What the task requires
From the records below, transcribe only the lines running from the one with "Write the OpenSCAD" through the one with "line of aim.". Keep both of those end lines.

##### Task inputs

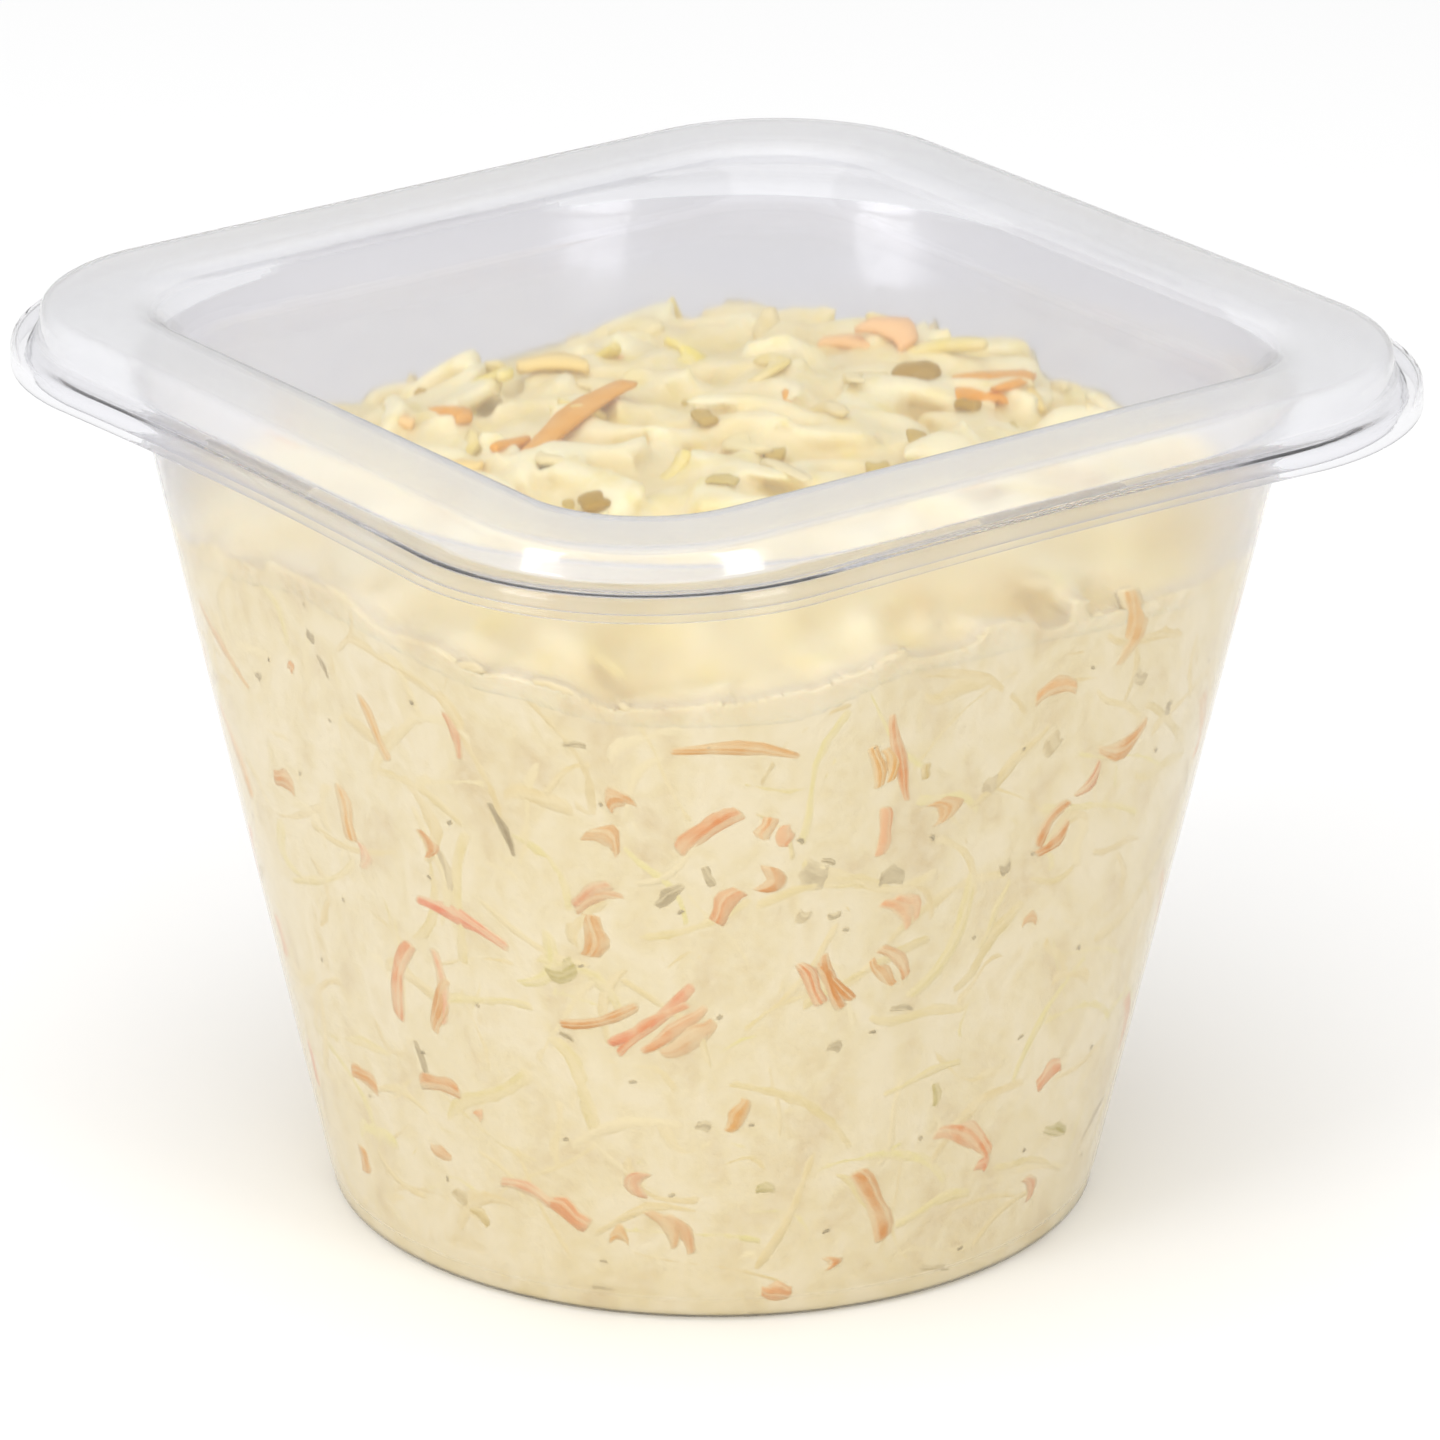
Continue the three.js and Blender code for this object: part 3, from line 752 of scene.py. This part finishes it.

##########
##### Task inputs

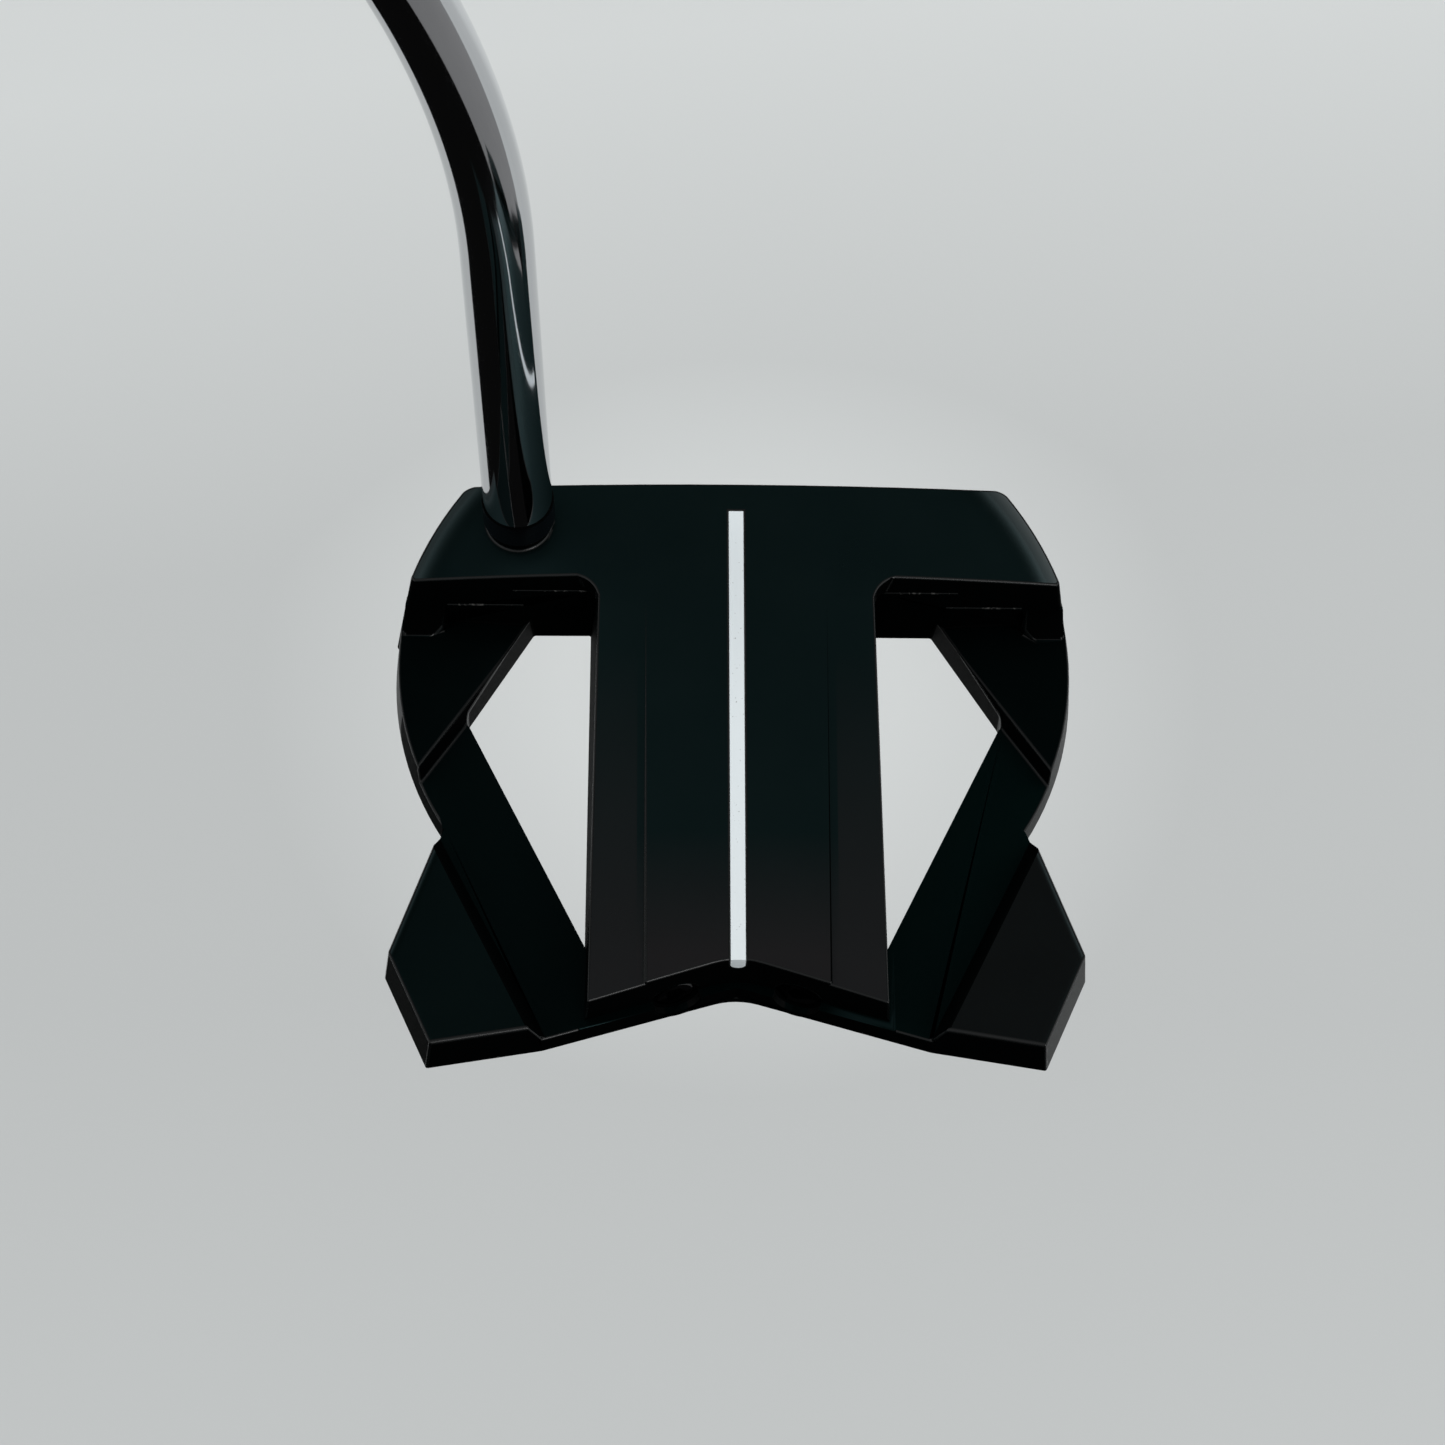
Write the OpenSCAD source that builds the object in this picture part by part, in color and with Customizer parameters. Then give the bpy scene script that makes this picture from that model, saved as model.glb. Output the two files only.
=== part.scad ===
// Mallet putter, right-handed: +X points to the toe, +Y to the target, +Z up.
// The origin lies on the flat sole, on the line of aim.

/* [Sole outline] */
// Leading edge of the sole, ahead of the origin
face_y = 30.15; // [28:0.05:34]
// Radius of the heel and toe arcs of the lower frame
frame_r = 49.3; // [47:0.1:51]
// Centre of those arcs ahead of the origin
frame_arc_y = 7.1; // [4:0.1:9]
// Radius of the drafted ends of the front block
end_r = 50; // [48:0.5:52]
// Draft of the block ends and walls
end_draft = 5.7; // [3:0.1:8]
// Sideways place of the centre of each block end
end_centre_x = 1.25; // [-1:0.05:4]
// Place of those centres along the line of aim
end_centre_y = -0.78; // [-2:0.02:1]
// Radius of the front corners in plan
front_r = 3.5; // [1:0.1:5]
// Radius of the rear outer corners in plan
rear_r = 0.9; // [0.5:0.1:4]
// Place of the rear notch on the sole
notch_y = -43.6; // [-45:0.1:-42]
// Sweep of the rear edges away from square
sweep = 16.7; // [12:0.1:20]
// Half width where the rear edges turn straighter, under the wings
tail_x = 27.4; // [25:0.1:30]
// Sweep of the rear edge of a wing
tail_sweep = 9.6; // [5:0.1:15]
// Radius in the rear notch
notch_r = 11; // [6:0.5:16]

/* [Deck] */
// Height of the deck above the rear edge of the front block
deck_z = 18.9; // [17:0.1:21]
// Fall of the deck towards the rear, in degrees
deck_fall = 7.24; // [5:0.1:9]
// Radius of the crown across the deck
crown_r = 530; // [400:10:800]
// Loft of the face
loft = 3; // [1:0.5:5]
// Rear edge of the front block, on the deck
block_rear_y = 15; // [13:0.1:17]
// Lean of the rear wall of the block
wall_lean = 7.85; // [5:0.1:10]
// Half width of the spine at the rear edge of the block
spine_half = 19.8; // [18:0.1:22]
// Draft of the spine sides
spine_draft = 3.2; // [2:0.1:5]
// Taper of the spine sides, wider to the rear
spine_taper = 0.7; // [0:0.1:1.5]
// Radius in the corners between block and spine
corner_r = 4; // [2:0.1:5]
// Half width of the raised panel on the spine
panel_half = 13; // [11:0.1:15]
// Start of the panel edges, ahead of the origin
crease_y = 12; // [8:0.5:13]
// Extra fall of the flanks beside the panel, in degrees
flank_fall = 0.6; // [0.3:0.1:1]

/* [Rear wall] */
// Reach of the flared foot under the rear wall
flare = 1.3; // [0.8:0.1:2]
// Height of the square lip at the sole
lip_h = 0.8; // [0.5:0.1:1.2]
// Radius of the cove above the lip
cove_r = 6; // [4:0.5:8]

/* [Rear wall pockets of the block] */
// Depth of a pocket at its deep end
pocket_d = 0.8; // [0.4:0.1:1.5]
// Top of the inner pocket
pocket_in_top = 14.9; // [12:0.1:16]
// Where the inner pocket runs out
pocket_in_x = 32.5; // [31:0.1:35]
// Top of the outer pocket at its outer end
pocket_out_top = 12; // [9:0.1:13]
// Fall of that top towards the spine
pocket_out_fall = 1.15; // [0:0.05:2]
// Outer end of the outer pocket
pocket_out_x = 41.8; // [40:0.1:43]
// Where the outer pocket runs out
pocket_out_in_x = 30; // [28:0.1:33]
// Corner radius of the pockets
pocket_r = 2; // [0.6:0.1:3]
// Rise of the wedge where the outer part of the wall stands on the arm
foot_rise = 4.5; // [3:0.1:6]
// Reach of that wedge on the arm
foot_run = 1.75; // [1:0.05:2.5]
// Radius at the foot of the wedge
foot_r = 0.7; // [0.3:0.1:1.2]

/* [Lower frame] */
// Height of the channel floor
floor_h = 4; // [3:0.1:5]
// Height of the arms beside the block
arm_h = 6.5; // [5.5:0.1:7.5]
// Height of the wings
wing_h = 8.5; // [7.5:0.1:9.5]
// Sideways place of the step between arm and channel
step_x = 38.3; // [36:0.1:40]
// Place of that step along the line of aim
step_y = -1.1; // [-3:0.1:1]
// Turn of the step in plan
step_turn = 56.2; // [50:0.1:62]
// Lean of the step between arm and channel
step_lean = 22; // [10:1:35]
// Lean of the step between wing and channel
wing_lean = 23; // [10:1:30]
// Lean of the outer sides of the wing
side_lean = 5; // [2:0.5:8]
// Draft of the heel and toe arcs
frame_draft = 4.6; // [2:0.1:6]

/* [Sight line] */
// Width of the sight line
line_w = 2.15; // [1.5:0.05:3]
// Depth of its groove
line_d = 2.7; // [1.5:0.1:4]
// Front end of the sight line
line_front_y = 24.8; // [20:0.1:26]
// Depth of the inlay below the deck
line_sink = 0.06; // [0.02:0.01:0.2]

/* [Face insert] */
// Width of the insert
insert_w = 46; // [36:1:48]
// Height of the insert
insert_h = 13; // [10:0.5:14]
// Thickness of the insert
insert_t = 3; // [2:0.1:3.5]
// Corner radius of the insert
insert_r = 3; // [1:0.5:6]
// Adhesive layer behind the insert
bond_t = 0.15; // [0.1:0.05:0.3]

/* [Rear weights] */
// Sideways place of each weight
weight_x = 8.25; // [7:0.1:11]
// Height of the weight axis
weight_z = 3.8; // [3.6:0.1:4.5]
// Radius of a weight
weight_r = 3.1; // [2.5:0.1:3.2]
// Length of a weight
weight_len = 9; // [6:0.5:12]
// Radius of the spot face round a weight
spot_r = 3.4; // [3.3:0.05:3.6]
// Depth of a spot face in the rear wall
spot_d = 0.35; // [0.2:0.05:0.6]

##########
##### Task inputs

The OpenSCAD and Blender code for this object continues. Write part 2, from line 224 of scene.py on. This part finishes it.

##########

Final answer
Write the OpenSCAD source that builds the object in this picture part by part, in color and with Customizer parameters. Then give the bpy scene script that makes this picture from that model, saved as model.glb. Output the two files only.
=== part.scad ===
// Mallet putter, right-handed: +X points to the toe, +Y to the target, +Z up.
// The origin lies on the flat sole, on the line of aim.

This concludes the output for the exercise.